The first few chapters are a little slow but this is a comprehensive look at Spain and it's people and the history that shaped who they are today. My personal views after living here in Spain for nine months sometimes contradict Mr. Trimlets views (i.e. he claims Spaniards are almost OCD in their addiction to cleanliness and yet there is dog crap all over every sidewalk, people stop to pee in the street here on a regular basis and if you find a public restroom with SOAP in it - you should win a prize. Also - his declaration that the Spaniards are strict rule followers is a joke which you would not find funny had you ever had to stand in a line with twenty Spaniards who do not think the rules apply to them and cut in front of you at every opportunity.) BUT his discussion of the Civil War and it's impact on Spaniards today is very interesting as is the chapter on Flamenco music. It's informative but maybe a little off on a detail or two.
—Jodi

How did Spain become a 'normal' country in Western Europe? In 1970 it was isolated (along with Portugal), a decaying fascist state. Yet, somehow, within Spain there existed enough independent life and thought that after Franco's death, the country quickly and relatively painlessly (one nearly tragic but ultimately comic coup attempt aside) became part of Western Europe.

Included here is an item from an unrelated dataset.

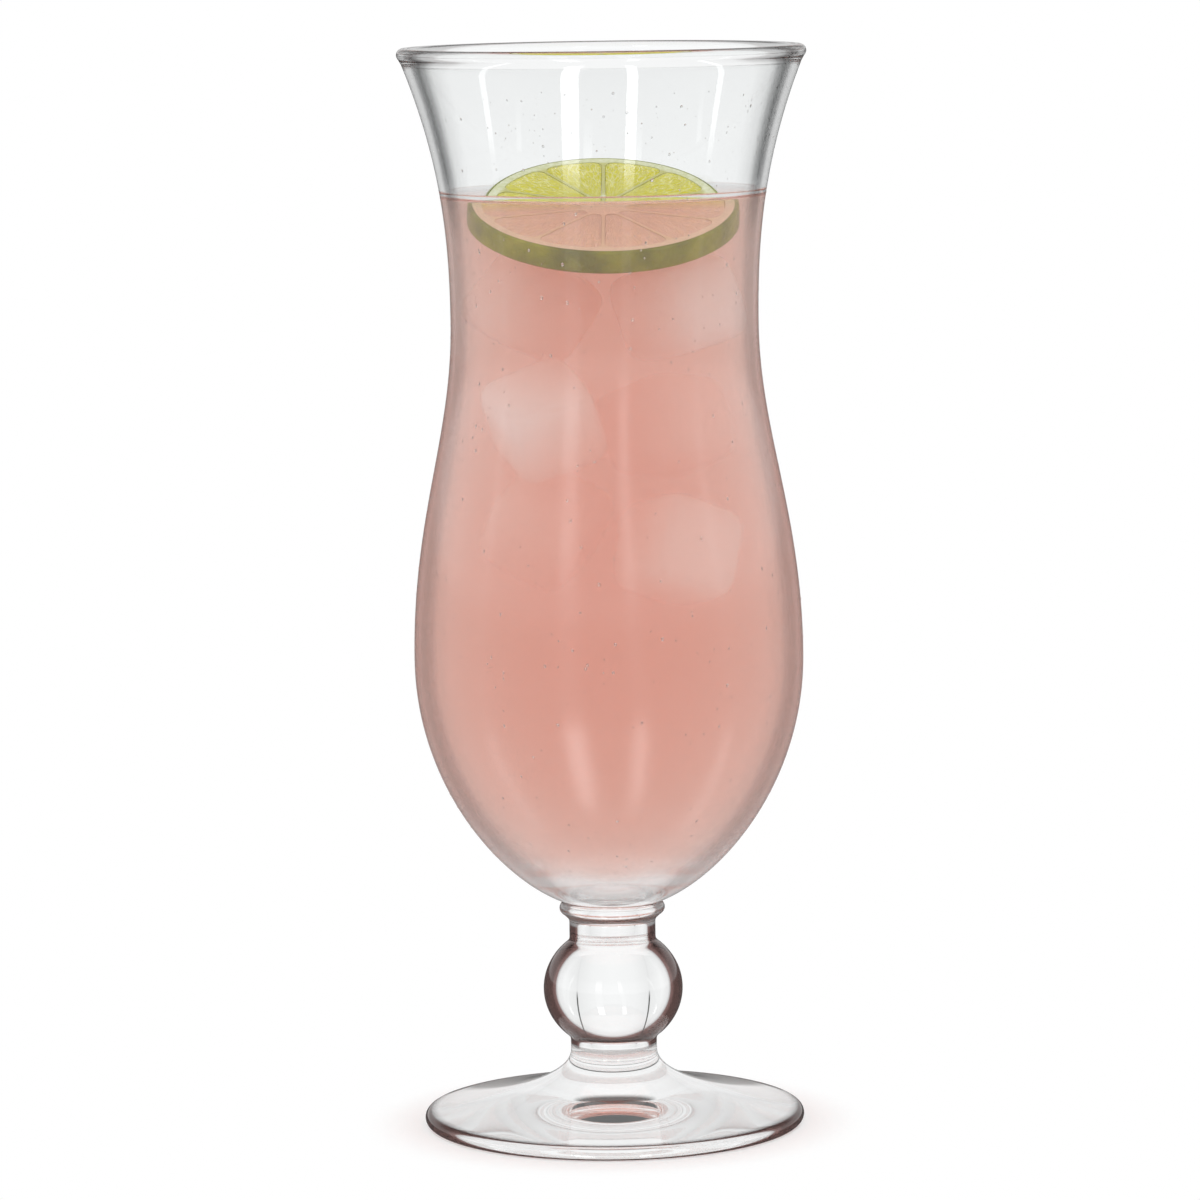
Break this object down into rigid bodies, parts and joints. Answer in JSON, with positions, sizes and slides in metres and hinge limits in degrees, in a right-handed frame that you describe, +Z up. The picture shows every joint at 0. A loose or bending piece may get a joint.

The author provides vivid details on small matters of life, especially the distinctions (not just Basque and Catalan) that makes Spain a mixture of regions and local cultures. He also, more importantly, presents a country where the past still lives in the present, and where only the passage of time will (perhaps) lessen the dark hand of the past. The Spanish Civil War was less than four decades in the past at the time of the political transition, and the compromises necessary for normalcy echo the dilemmas of other countries seeking to live with nightmares that still echo in the memories of the victors and victims.